Hey — it’s also Bill Paxton and Dennis Quaid’s debut! And John Milius is a cop!

NEW WORLD PICTURES MONTH: The Romantic Englishwoman (1975)

Blacklisted by Hollywood in the 1950s, Joseph Losey moved to Europe. His exile from Hollywood started when Howard Hughes bought RKO and purged it of people he thought were Leftists. In the book Losey On Losey, he said “I was offered a film called I Married a Communist, which I turned down categorically. I later learned that it was a touchstone for establishing who was a “red”: you offered I Married a Communist to anybody you thought was a Communist, and if they turned it down, they were.” He’d later tell the New York Times that although the blacklist was frightening at first, it ended up making him a better artist: “Without it I would have three Cadillacs, two swimming pools and millions of dollars, and I’d be dead. It was terrifying, it was disgusting, but you can get trapped by money and complacency. A good shaking up never did anyone any harm.”

Losey made The Boy with Green Hair; noir like The Big Night and The LawlessThe Damned for Hammer; Secret Ceremony and Boom! with Elizabeth Taylor; Modesty Blaise and the Palme d’Or winning The Go-Between. He was right. The blacklist didn’t harm him as an artist.

What’s amazing is that this film, screened out of competition at Cannes in 1975, was released in the U.S. by New World. I shouldn’t be surprised, as along with drive-in movies about women in prison and men in cars, Roger Corman championed films by artists like Fellini and Bergman.

Lewis Fielding (Michael Caine) is a pulp novelist who provides for his wife Elizabeth (Glenda Jackson), but she finds their marriage boring. She runs to Germany and into the arms of Thomas (Helmut Berger), a younger and much more exciting lover, but also one who doesn’t have the stability and, well, legal standing of her husband. They never consummate their affair, but when she returns home, he follows. Lewis decides to hire him as his secretary. As you can imagine, being alone in the house with the object of her lust ends with Elizabeth and Thomas canoodling and running back for Germany with gangsters seeking Thomas’ head and Lewis wanting to win his wife’s heart back.

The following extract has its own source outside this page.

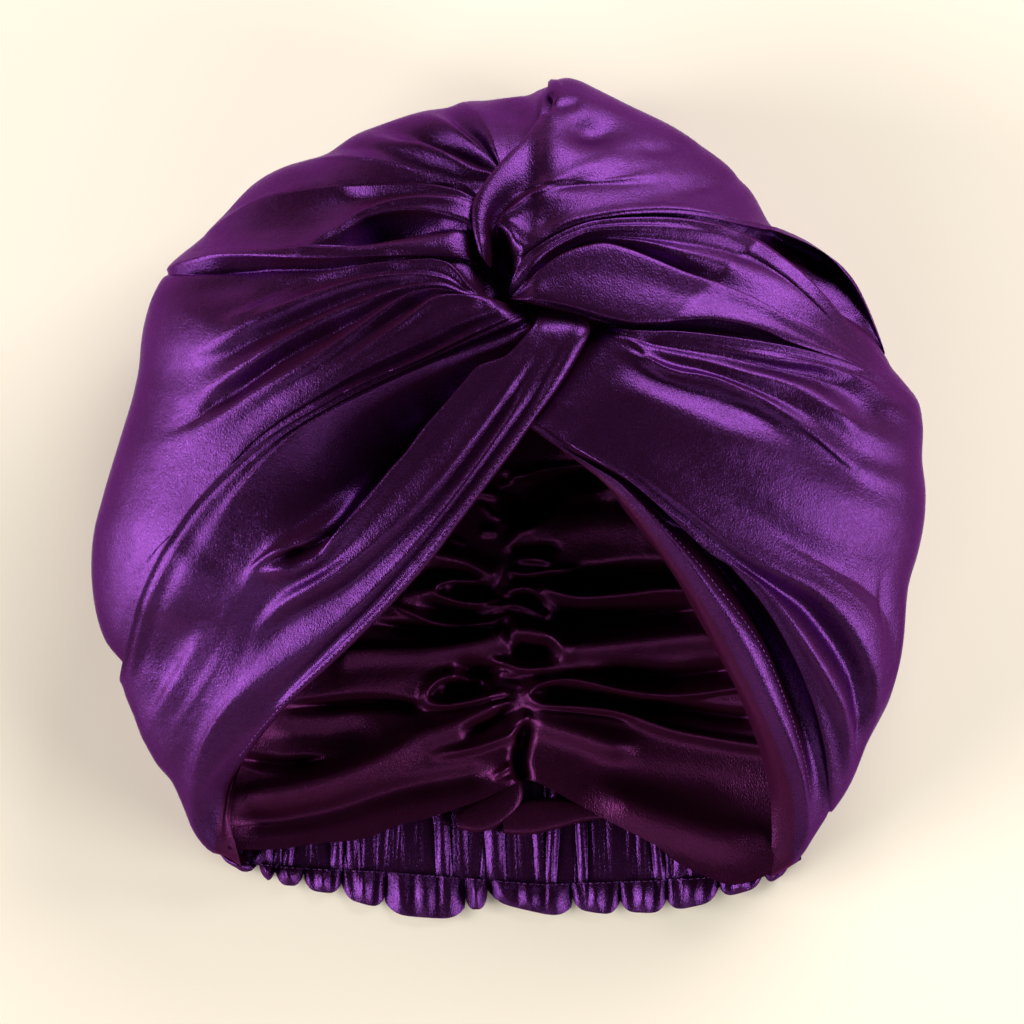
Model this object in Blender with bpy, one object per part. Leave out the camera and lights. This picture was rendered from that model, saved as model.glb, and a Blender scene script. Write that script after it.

Thomas gives Elizabeth the attention her husband holds back — he doesn’t even react when she walks across their yard nude in front of the neighbors — while his disguise as a fan of the writer’s work feeds Thomas’ needs as well. Whether that attention is carnal or artistic, he’s the person that each wants and needs. The only problem is that Thomas is none of those things. He’s just a con man that screwed up a drug deal and is trying to save his own life. And yet while Thomas holds back the sexual energy his wife demands, he grows angry and resentful of his secretary, knowing that they’re about to have that affair as if he has willed it into existence as a self-fulfilling prophecy.

In his biography, Caine said that Losey was so dour that he bet the crew that he could make Losey laugh before the movie wrapped. Caine lost the bet.